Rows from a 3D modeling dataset
════════
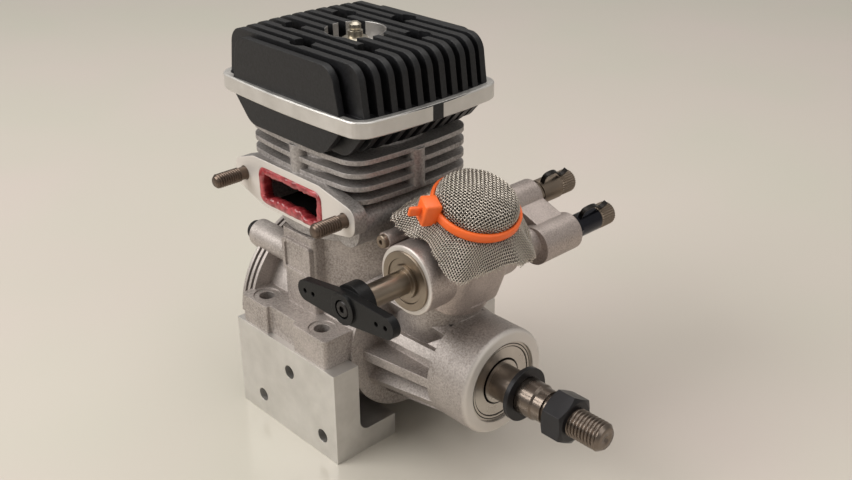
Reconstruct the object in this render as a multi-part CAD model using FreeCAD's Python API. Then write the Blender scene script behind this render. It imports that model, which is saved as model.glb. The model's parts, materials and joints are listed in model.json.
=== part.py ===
import FreeCAD, Part
import math
import os

from FreeCAD import Placement, Rotation, Vector

# Model helicopter engine on its two mount blocks. Millimetres.
# X runs along the crankshaft towards the output end, Z up the cylinder, and the
# exhaust leaves towards -Y. The origin is where the cylinder axis meets the crank
# axis, in the plane where the mounting lugs sit on the blocks.

# Clearances
running_gap = 0.05          # radial, between parts that turn or slide in each other
ball_gap = 0.05             # between a ball and its groove
free_gap = 0.35             # between bodies that pass each other
gasket = 0.4

# Crank train
bore = 32.0
stroke = 28.0
rod_length = 48.0           # pin centre to pin centre
crankpin_radius = 4.2
crankpin_length = 9.6
web_rear = 5.6              # X of the crank web's face beside the rod
web_thickness = 8.0
web_radius = 19.4
shaft_radius = 8.5
shaft_gas_radius = 5.4
rod_width = 9.0
big_end_radius = 7.4
small_end_radius = 5.4
bush_wall = 1.0
rod_shank_thickness = 4.6
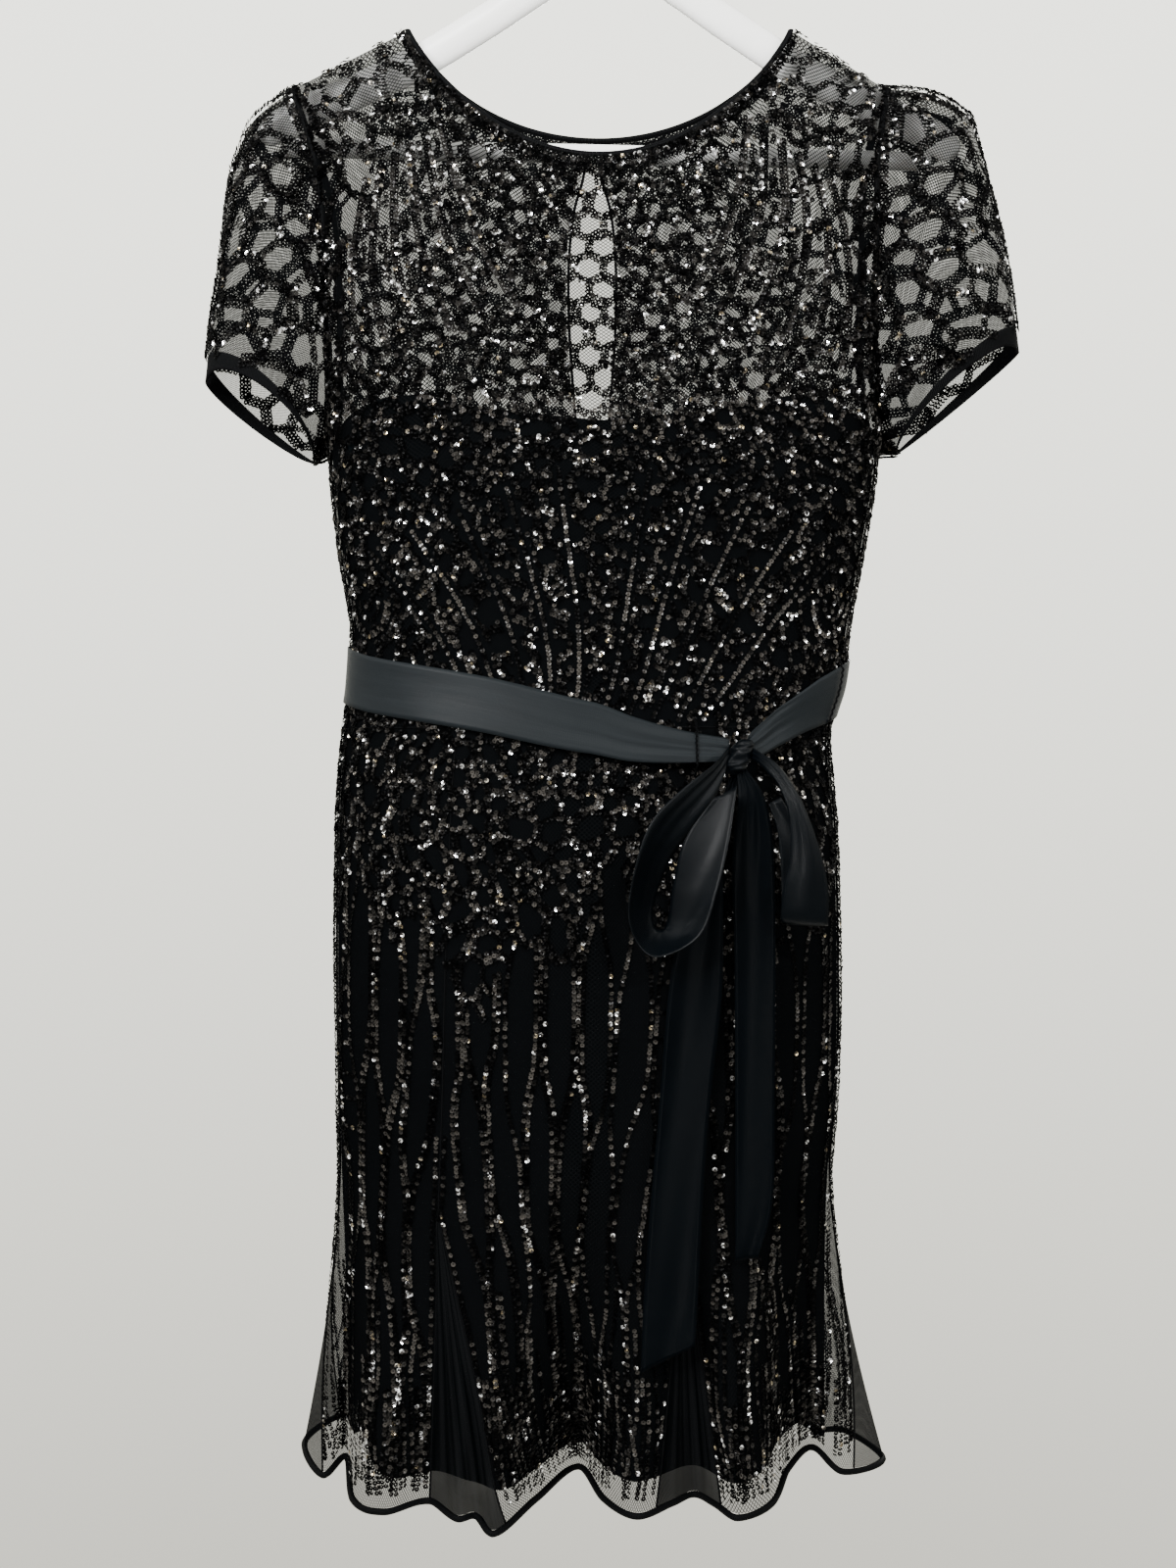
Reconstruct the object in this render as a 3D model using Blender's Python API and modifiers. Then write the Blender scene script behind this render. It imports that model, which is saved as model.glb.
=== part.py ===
"""A sequinned net dress with a ribbon belt, hanging on a plain hanger.

Metres, +Z up. The origin is the inside top of the hanger's hook. The dress faces -Y.
Angles go round the body: 0 at the front, 90 at its right in the view, 180 at the back.
"""
import math

import bmesh
import bpy
from mathutils import Vector

# Walls and seams
NET_WALL = 0.0012
LINING_WALL = 0.0010
SATIN_WALL = 0.0009
SEAM_STOP = 0.00022
LINING_DEPTH = 0.0046
LINING_SEAM_DEPTH = 0.0019
LINING_SEAM_REACH = 0.030
SHARP_EDGE = 50

# The dress on the hanger
DRESS_X = -0.004
ROUNDNESS = 2.4
SHOULDER_ROLL = 0.090
SHOULDER_END_Z = -0.146
NECK_POINT_Z = -0.1085
NECK_LEFT_X = -0.128
NECK_RIGHT_X = 0.1235
NECK_BOW = 0.033
FRONT_NECK_DROP = 0.0905
BACK_NECK_DROP = 0.0605
NECK_CURVE = 0.78
UNDERARM_Z = -0.386
WAIST_Z = -0.565
HEM_Z = -1.030
ARMHOLE_FRONT = 0.034
ARMHOLE_BACK = 0.030
BELOW_UNDERARM = 0.001
BESIDE_ARMHOLE = 89
HEIGHT_STEPS = 14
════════
◆ To be done ◆
Extract all of the material exactly as it is written.

◆ The response ◆
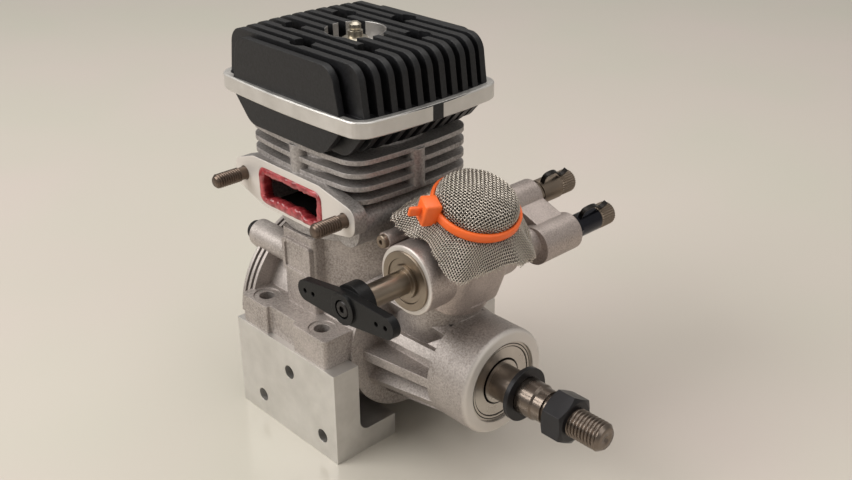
Reconstruct the object in this render as a multi-part CAD model using FreeCAD's Python API. Then write the Blender scene script behind this render. It imports that model, which is saved as model.glb. The model's parts, materials and joints are listed in model.json.
=== part.py ===
import FreeCAD, Part
import math
import os

from FreeCAD import Placement, Rotation, Vector

# Model helicopter engine on its two mount blocks. Millimetres.
# X runs along the crankshaft towards the output end, Z up the cylinder, and the
# exhaust leaves towards -Y. The origin is where the cylinder axis meets the crank
# axis, in the plane where the mounting lugs sit on the blocks.

# Clearances
running_gap = 0.05          # radial, between parts that turn or slide in each other
ball_gap = 0.05             # between a ball and its groove
free_gap = 0.35             # between bodies that pass each other
gasket = 0.4

# Crank train
bore = 32.0
stroke = 28.0
rod_length = 48.0           # pin centre to pin centre
crankpin_radius = 4.2
crankpin_length = 9.6
web_rear = 5.6              # X of the crank web's face beside the rod
web_thickness = 8.0
web_radius = 19.4
shaft_radius = 8.5
shaft_gas_radius = 5.4
rod_width = 9.0
big_end_radius = 7.4
small_end_radius = 5.4
bush_wall = 1.0
rod_shank_thickness = 4.6
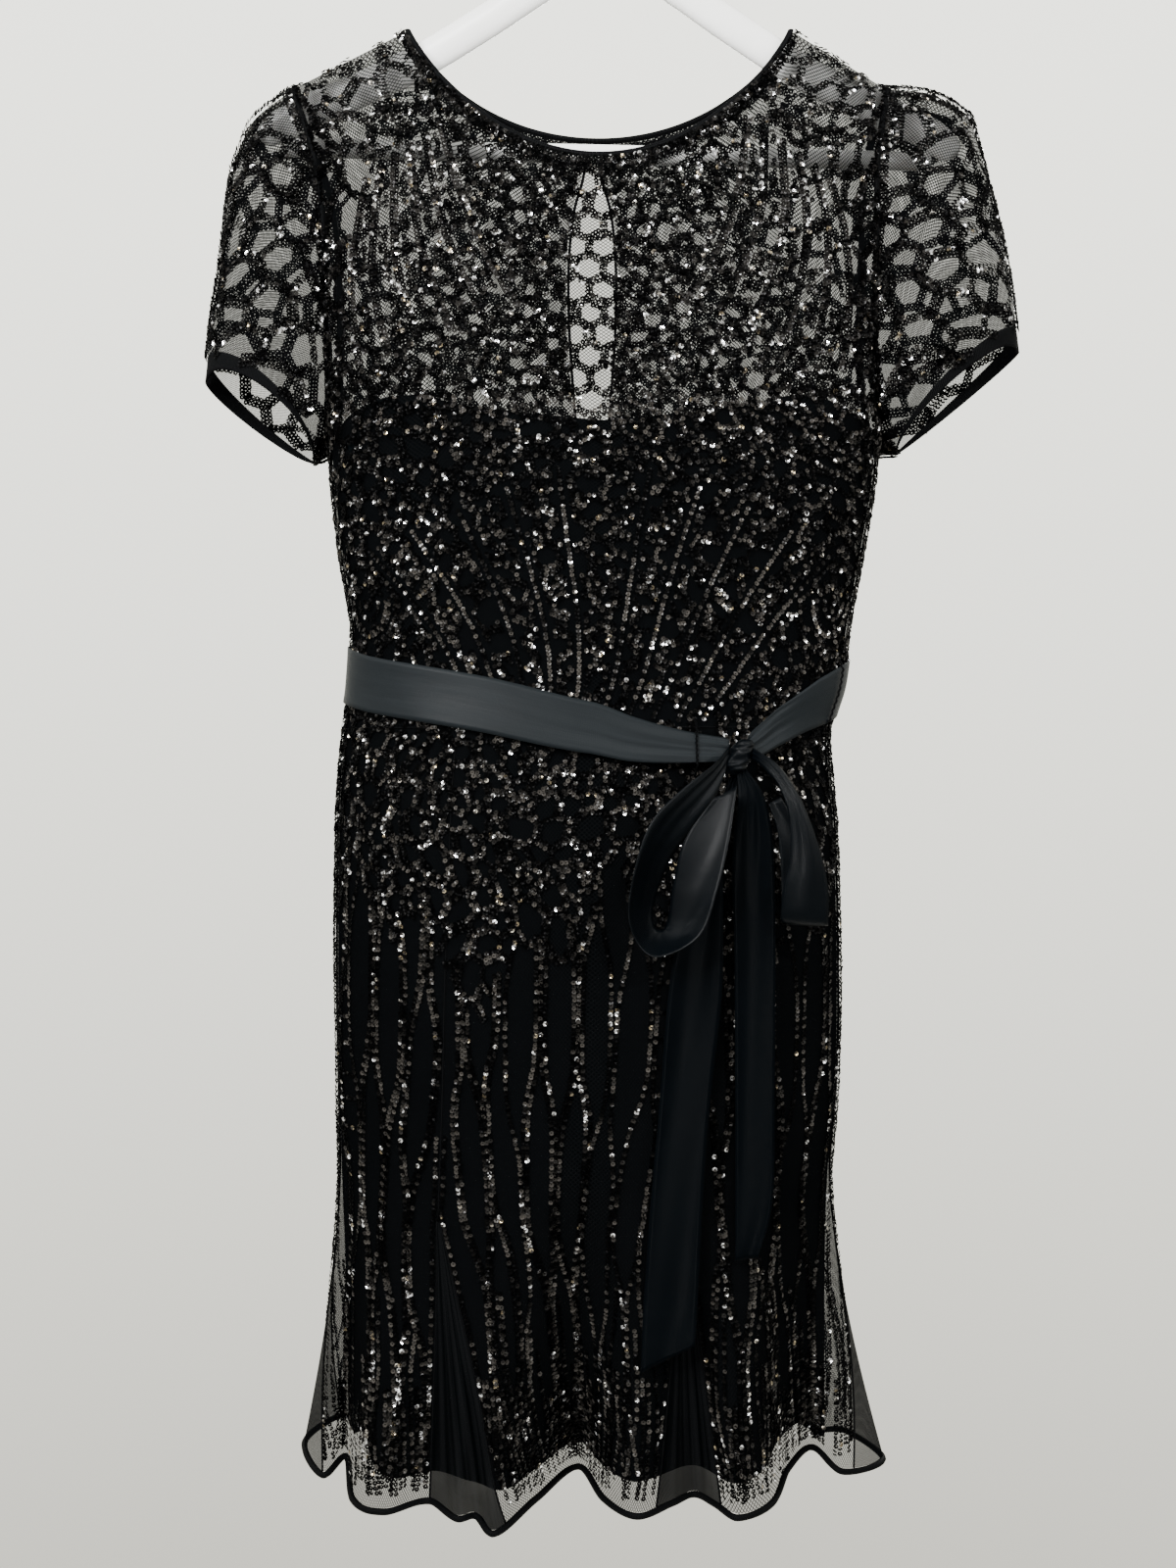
Reconstruct the object in this render as a 3D model using Blender's Python API and modifiers. Then write the Blender scene script behind this render. It imports that model, which is saved as model.glb.
=== part.py ===
"""A sequinned net dress with a ribbon belt, hanging on a plain hanger.

Metres, +Z up. The origin is the inside top of the hanger's hook. The dress faces -Y.
Angles go round the body: 0 at the front, 90 at its right in the view, 180 at the back.
"""
import math

import bmesh
import bpy
from mathutils import Vector

# Walls and seams
NET_WALL = 0.0012
LINING_WALL = 0.0010
SATIN_WALL = 0.0009
SEAM_STOP = 0.00022
LINING_DEPTH = 0.0046
LINING_SEAM_DEPTH = 0.0019
LINING_SEAM_REACH = 0.030
SHARP_EDGE = 50

# The dress on the hanger
DRESS_X = -0.004
ROUNDNESS = 2.4
SHOULDER_ROLL = 0.090
SHOULDER_END_Z = -0.146
NECK_POINT_Z = -0.1085
NECK_LEFT_X = -0.128
NECK_RIGHT_X = 0.1235
NECK_BOW = 0.033
FRONT_NECK_DROP = 0.0905
BACK_NECK_DROP = 0.0605
NECK_CURVE = 0.78
UNDERARM_Z = -0.386
WAIST_Z = -0.565
HEM_Z = -1.030
ARMHOLE_FRONT = 0.034
ARMHOLE_BACK = 0.030
BELOW_UNDERARM = 0.001
BESIDE_ARMHOLE = 89
HEIGHT_STEPS = 14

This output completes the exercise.